One man and a box, a spotlight from above, on stage that was built for a choir: this MATT MALTESE cuts an unassuming shape, right before he sets your world on fire. A voice that you could float on, singing sweeping ballads about love, the end of the world, and wanking in the bath: Matt Maltese elevates the mundane (and slightly sticky) to the glorious epic, in a way seldom seen outside of Scott Walker or John Grant. He’s a treasure — and, for all these schedule changes, one witnessed tonight only by a precious handful. I can’t help but feel sorry for all those who missed him.

LET’S EAT GRANDMA (click)

I’ll admit it. My reason for seeing this band, before any other consideration, was the name**. My second was a little less laudable, but then, no band of 14-year-olds I know have generated this much buzz since S-Club Juniors. LET’S EAT GRANDMA are gleefully indefinable, blending dance pop, trip hop and indie rock into their own multi-instrumental alternative sound. The hair hiding, hand-claps, the sudden collapses and climbing about under the keyboards, are as much part of the musical performance as the mandolin, recorder, and keys.
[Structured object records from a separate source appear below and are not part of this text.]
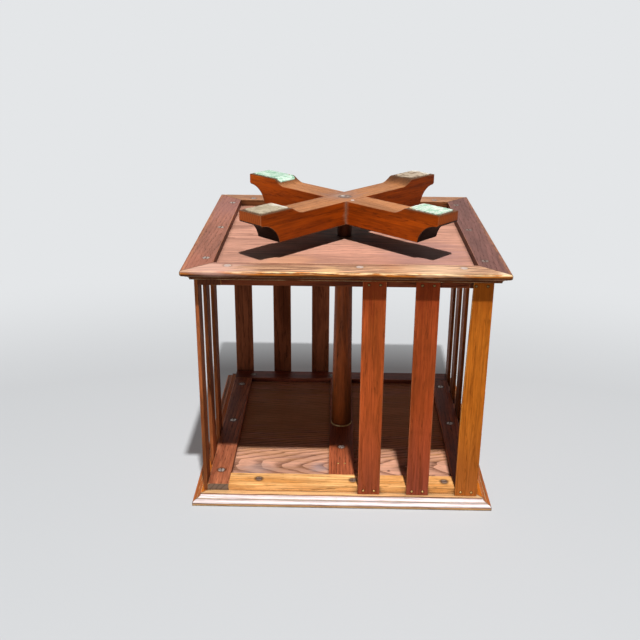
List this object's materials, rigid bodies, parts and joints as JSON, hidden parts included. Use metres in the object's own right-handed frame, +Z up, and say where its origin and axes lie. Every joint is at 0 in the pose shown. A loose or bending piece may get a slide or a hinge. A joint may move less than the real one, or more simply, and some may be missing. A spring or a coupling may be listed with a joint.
{
  "type": "revolving desktop bookcase",
  "caption": "Small square oak bookcase with slatted sides that turns on a central post over a cross-shaped foot with felt pads.",
  "frame": {"origin": "on the table top under the felt pads, at the centre of the post", "axes": "+Z up as the bookcase stands in use, along the post it turns on; -Y is the face that the picture shows; +X to the right of that face"},
  "size_m": [0.362, 0.362, 0.35],
  "materials": {
    "oak_base": "stained oak, waxed, satin",
    "oak_frame": "stained oak, worn varnish",
    "oak_panel": "stained quarter-sawn oak, satin",
    "oak_batten": "stained oak, satin",
    "oak_slat": "stained quarter-sawn oak, satin",
    "turned_post": "turned, stained dark, satin",
    "pale_washer": "pale unstained hardwood, plain",
    "felt": "worn wool felt, matte",
    "brass_pin": "tarnished, satin",
    "steel_screw": "dull, tarnished"
  },
  "bodies": {
    "base": {"base_arm_over": "oak_base", "base_arm_under": "oak_base", "felt_pad_1": "felt", "felt_pad_2": "felt", "felt_pad_3": "felt", "felt_pad_4": "felt", "center_post": "turned_post", "thrust_washer": "pale_washer"},
    "case": {"lower_rail_front": "oak_frame", "lower_rail_right": "oak_frame", "lower_rail_back": "oak_frame", "lower_rail_left": "oak_frame", "lower_panel": "oak_panel", "lower_batten_front": "oak_batten", "lower_batten_right": "oak_batten", "lower_batten_back": "oak_batten", "lower_batten_left": "oak_batten", "top_rail_front": "oak_frame", "top_rail_right": "oak_frame", "top_rail_back": "oak_frame", "top_rail_left": "oak_frame", "top_panel": "oak_panel", "top_batten_front": "oak_batten", "top_batten_right": "oak_batten", "top_batten_back": "oak_batten", "top_batten_left": "oak_batten", "top_cleat": "oak_batten", "slat_front_1": "oak_slat", "slat_front_2": "oak_slat", "slat_front_3": "oak_slat", "slat_right_1": "oak_slat", "slat_right_2": "oak_slat", "slat_right_3": "oak_slat", "slat_back_1": "oak_slat", "slat_back_2": "oak_slat", "slat_back_3": "oak_slat", "slat_left_1": "oak_slat", "slat_left_2": "oak_slat", "slat_left_3": "oak_slat", "slat_pins_front": "brass_pin", "slat_pins_right": "brass_pin", "slat_pins_back": "brass_pin", "slat_pins_left": "brass_pin", "lower_frame_screws": "steel_screw", "top_batten_screws": "steel_screw", "cleat_screws": "steel_screw", "cleat_pins": "brass_pin"}
  },
  "joints": [
    {"name": "case_revolve", "type": "hinge", "parent": "base", "child": "case", "pos_m": [0, 0, 0.059], "axis": [0, 0, 1], "continuous": true}
  ]
}
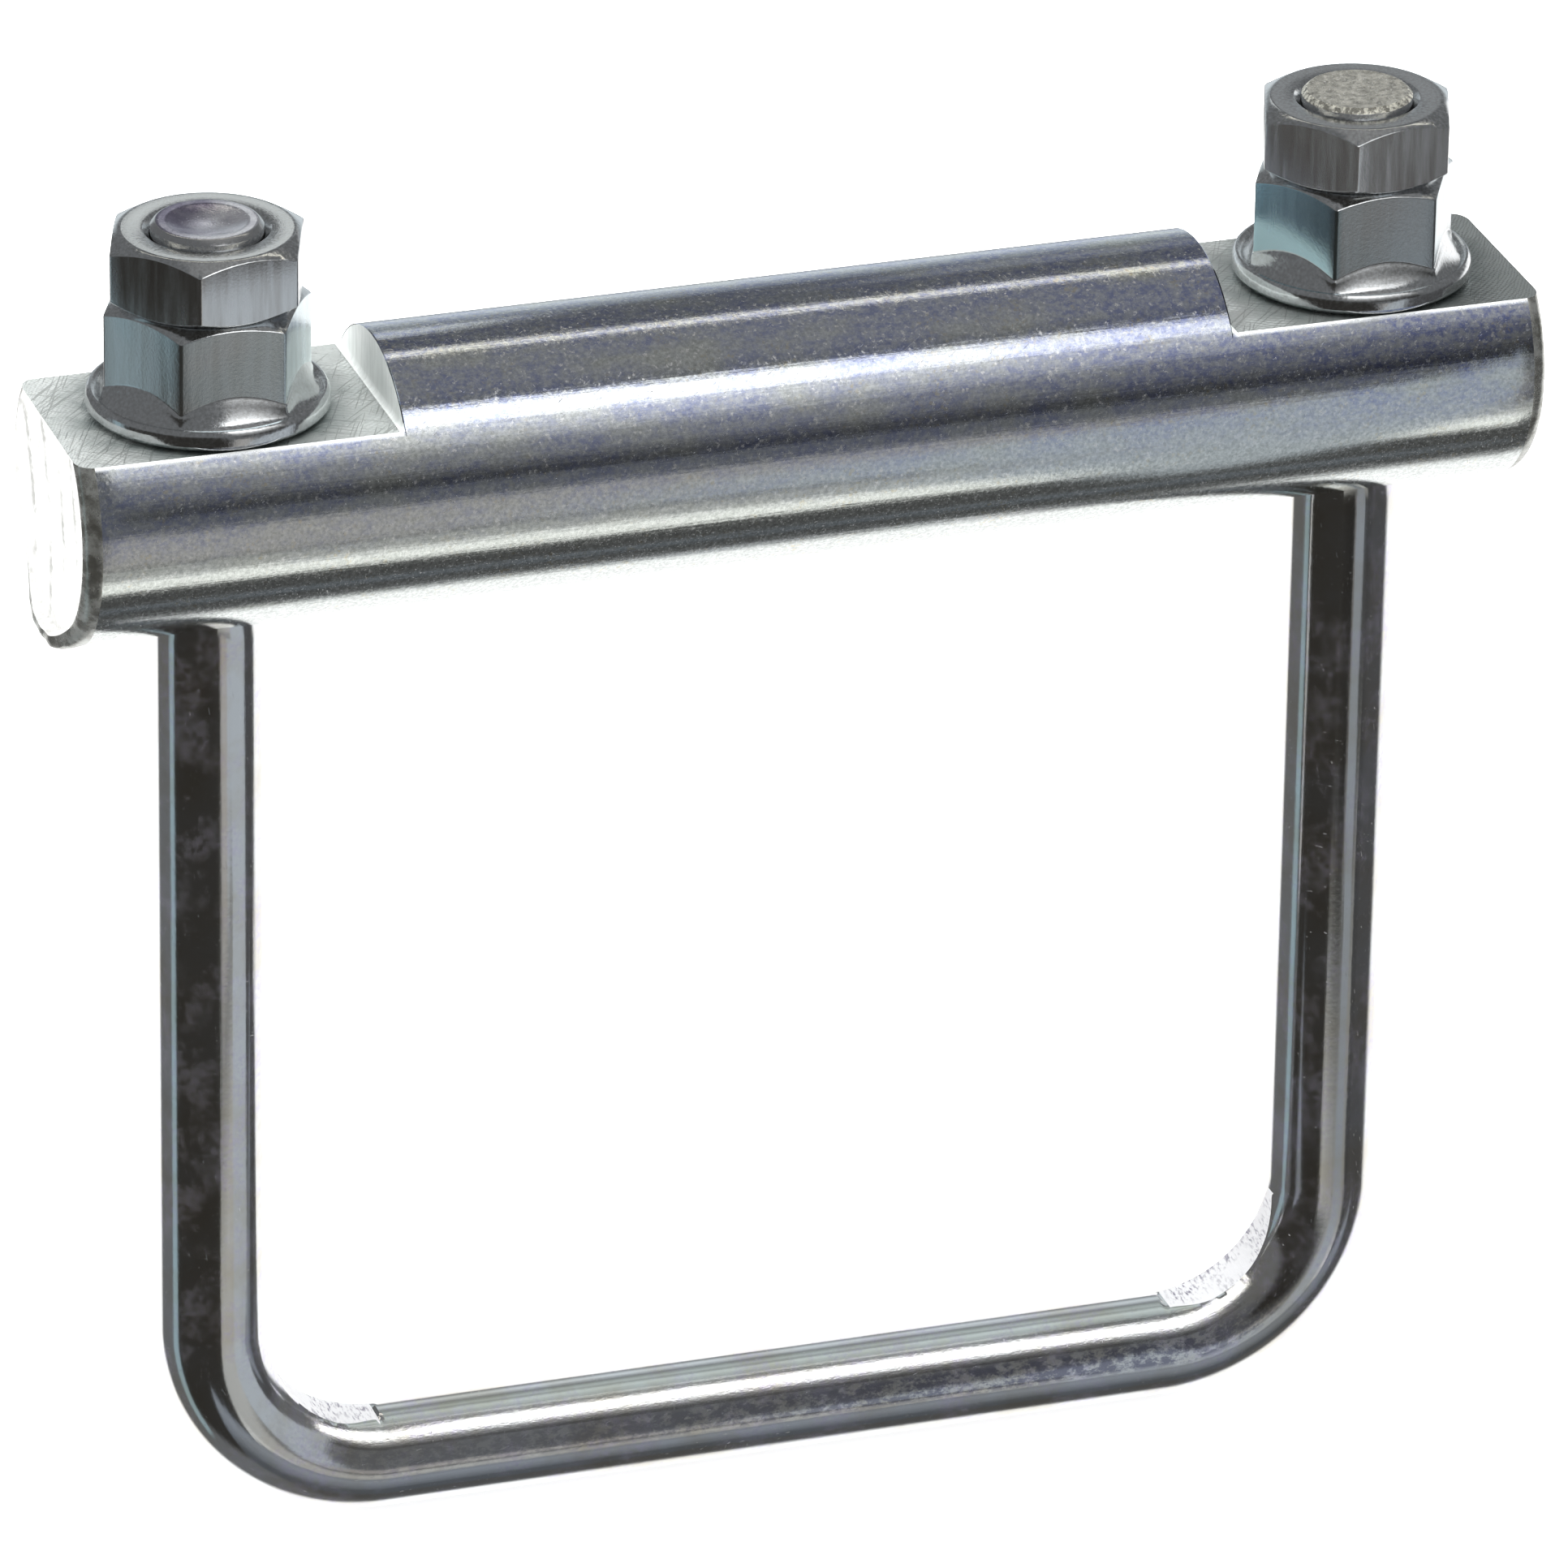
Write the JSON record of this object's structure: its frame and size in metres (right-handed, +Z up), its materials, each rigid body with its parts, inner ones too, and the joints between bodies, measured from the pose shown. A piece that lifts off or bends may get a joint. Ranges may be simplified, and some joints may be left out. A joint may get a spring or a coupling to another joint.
{
  "type": "square u-bolt clamp eye",
  "caption": "Square U-bolt closed by a round cross bar with milled flats, held on each threaded leg by a flange nut and a lock nut.",
  "frame": {"origin": "on the surface that the U-bolt's bottom run stands on, under the middle of that run", "axes": "+X along the cross bar, +Y through the eye, +Z up the threaded legs"},
  "size_m": [0.1076, 0.02, 0.102],
  "materials": {
    "plated_rod": "bright zinc plate on smooth drawn steel rod",
    "plated_bar": "satin zinc plate on steel bar, finely scratched, flats end-milled",
    "plated_flange_nuts": "bright zinc plate with a faint blue tint",
    "plated_lock_nuts": "bright zinc plate"
  },
  "bodies": {
    "u_bolt": {"u_bolt": "plated_rod"},
    "cross_bar": {"cross_bar": "plated_bar"},
    "left_flange_nut": {"left_flange_nut": "plated_flange_nuts"},
    "right_flange_nut": {"right_flange_nut": "plated_flange_nuts"},
    "left_lock_nut": {"left_lock_nut": "plated_lock_nuts"},
    "right_lock_nut": {"right_lock_nut": "plated_lock_nuts"}
  },
  "joints": [
    {"name": "clamp_slide", "type": "slide", "parent": "u_bolt", "child": "cross_bar", "axis": [0, 0, 1], "range_m": [-0.013, 0.0005]},
    {"name": "left_flange_nut_turn", "type": "hinge", "parent": "cross_bar", "child": "left_flange_nut", "pos_m": [-0.04225, 0, 0.088], "axis": [0, 0, 1], "range_deg": [-3750, 150]},
    {"name": "right_flange_nut_turn", "type": "hinge", "parent": "cross_bar", "child": "right_flange_nut", "pos_m": [0.04225, 0, 0.088], "axis": [0, 0, 1], "range_deg": [-3750, 150]},
    {"name": "left_lock_nut_turn", "type": "hinge", "parent": "cross_bar", "child": "left_lock_nut", "pos_m": [-0.04225, 0, 0.0965], "axis": [0, 0, 1], "range_deg": [-3750, 150]},
    {"name": "right_lock_nut_turn", "type": "hinge", "parent": "cross_bar", "child": "right_lock_nut", "pos_m": [0.04225, 0, 0.0965], "axis": [0, 0, 1], "range_deg": [-3750, 150]}
  ],
  "couplings": [
    {"joint": "left_flange_nut_turn", "follows": "clamp_slide", "rad_per_m": 5026.5},
    {"joint": "right_flange_nut_turn", "follows": "clamp_slide", "rad_per_m": 5026.5},
    {"joint": "left_lock_nut_turn", "follows": "clamp_slide", "rad_per_m": 5026.5},
    {"joint": "right_lock_nut_turn", "follows": "clamp_slide", "rad_per_m": 5026.5}
  ]
}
It’s a quintessence of artistic playfulness: it’s not that they’re not self-aware — they are — just they’re also unwilling to surrender to either side of the cusp between childhood and adulthood. In short, they’re refreshingly themselves, making them not only the coolest act in their teens you’ll have heard since early Kate Bush, but an utter fucking joy to watch.

**I still regret never seeing Darlington band Neil, Your Bedroom’s On Fire.

Honourable mentions:

GANG OF YOUTHS (click)

I hadn’t intended to see these guys, but I was left at a loose end for a bit, and decided to join my mates there. Live, their indie rock aesthetic has much more of a shoegaze vibe, at times reminding me of a harder-edged, poppier My Vitriol. But it’s their frontman, David Le’aupepe, who deserves the credit for this mention — an energetic soul, brimming with a passion like wildfire. One day people’ll talk about their gigs like a religious experience.

KATHRYN JOSEPH (click)

A victim of last minute schedule changes, sadly, we missed KATHRYN JOSEPH this year — but let me persuade you why you shouldn’t. I first saw Kathryn Joseph at the West End Festival All-dayer, skipping up to the auditorium at the Òran Mór, and stopping in my tracks at the top, as this bare music of unbearable strength trembled out, dappling like the afternoon sunlight across the Alasdair Gray mural. A voice like a bird trapped in the ice, able to make a piano sing between your bones, Kathryn Joseph is a genie — her gigs are a transformative experience. Be careful of who you want to become.

DUTCH UNCLES (click)

It made sense on paper. Bouncy, arrythmical pop sound, sweet melody, and some fantastic David-Byrne-Discovers-His-Hands dancing. This should have ticked every box on my list, but… Ever have one of those gigs where your friends have raved about a band for years, and when you got there, you weren’t quite feeling it that night? Honestly, I think this was more me than them, so I’d gladly give them a second go.